How a New Type of Drug Will Help Stop Superbugs
Sponsored Increasingly deadly, antibiotic-resistant bacteria have stymied scientists for decades. A new class of drug may be the key to ending this public health crisis.
WCK 5222, a brand new type of antibiotic from Wockhardt, has just been approved by the FDA for Phase 3 clinical trials. This new drug will strike a blow against the global epidemic of adaptive, multi-drug resistant bacteria or “superbugs,” which are becoming ever more prevalent.
“If you look at the disease burden, it’s high and it’s getting worse,” says Dr. Anthony Fauci, Director of the National Institute of Allergy and Infectious Disease, “There are about 2 million infections per year in the United States caused by antibiotic resistance. That accounts for $20 billion in excess spending, as well as $35 billion in lost productivity.”
And at 700,000 deaths per year globally and growing, the seriousness of the problem cannot be underestimated. “We don’t want to revert back to the days when there were certain infections that we just couldn’t treat,” says Dr. Fauci.
A lack of research
Scientists have been stymied by superbugs for what now amounts to decades, due to a combination of the complexity of the bacteria as well as a lack of financial resources in antibiotic research.
Because of strict regulations and investments of time and labor, drug discovery and development ends up costing drug makers anywhere from $750 to $1 billion to bring a drug to the market.
“Antibiotics, which are used in one to two week courses,” says Dr. David Livermore, Lead on Antibiotic Resistance for Public Health England, “are less profitable than, for example, heart drugs which the patient takes for years.”
But, according to Dr. Fauci, this public health crisis is going to be more expensive in the long run. “It’s going to cost the health care industry that much more money,” he says, “That’s why it’s important to invest in the research that’s going to mitigate the problem.”
A new drug in pipeline
Thankfully, the forward-thinking creators of WCK 5222, Wockhardt, foresaw the threat of superbugs and have been committed to finding entirely new types of drug.
“We recognized that antibiotic research was in decline 20 years ago,” says Dr. Habil Khorakiwala, the chairman of the company, “We devoted our efforts to find new antibiotics, as we were sure that superbugs would emerge.”

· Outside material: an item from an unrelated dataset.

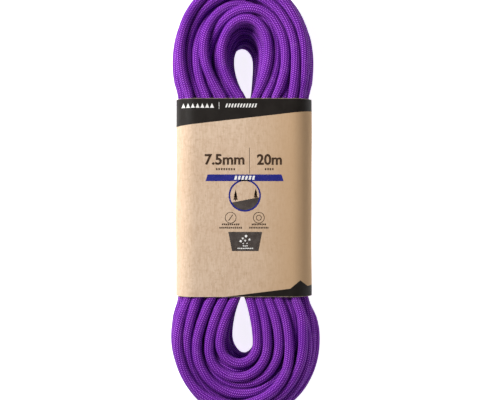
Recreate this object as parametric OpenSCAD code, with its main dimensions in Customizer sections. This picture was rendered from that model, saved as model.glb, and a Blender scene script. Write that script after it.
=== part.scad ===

Over the last 10 years global patents filed for antibacterial have declined by 60 percent, whereas patents filed by Wockhardt in these 10 years has increased by 315 percent.
“Over the last 10 years global patents filed for antibacterial have declined by 60 percent, whereas patents filed by Wockhardt in these 10 years has increased by 315 percent.”
Their latest development, WCK 5222, is a combination of zidebactam and cefepime. This superdrug introduces the first entirely new class of Gram-negative antibiotic treatment in 35 years.
Zidebactam has a novel beta-lactam enhancer effect that overcomes multiple resistance mechanisms in Gram-negative superbugs, making it effective where other drugs have failed.
A public health priority
This new class of drug is a much-needed breakthrough for the global public health community. Earlier this year, the World Health Organization published a list of critical pathogens for which new drugs are urgently needed due to antimicrobial resistance.
Wockhardt’s WCK 5222 meets the urgent threat of carbapenem-resistant enterobacteriaceae and serious threats like multidrug-resistant Acinetobacter baumanii , extended spectrum β-lactamase producing enterobacteriaceae and multidrug-resistant Pseudomonas aeruginosa.
Recognizing the critical need for this drug, the FDA has granted approval for Phase 3 clinical trials, granting it a Qualified Infectious Disease Product status for expedited approval. Because of the high priority of these drugs, Dr. Khorakiwala and his colleagues are hoping to have WCK 5222 approved and freely available by 2020 at the latest.
WCK 5222 is expected to be a life-saving destination therapy for serious hospital-acquired infections such as hospital acquired bacterial pneumonia, ventilator associated pneumonia and bloodstream infections. “Our break through drug, zidebactam, is the most promising remedy for these superbugs,” says Dr. Khorakiwala.
There is also currently movement in within the G20 nations to financially incentivize continuing discovery of novel antibiotics.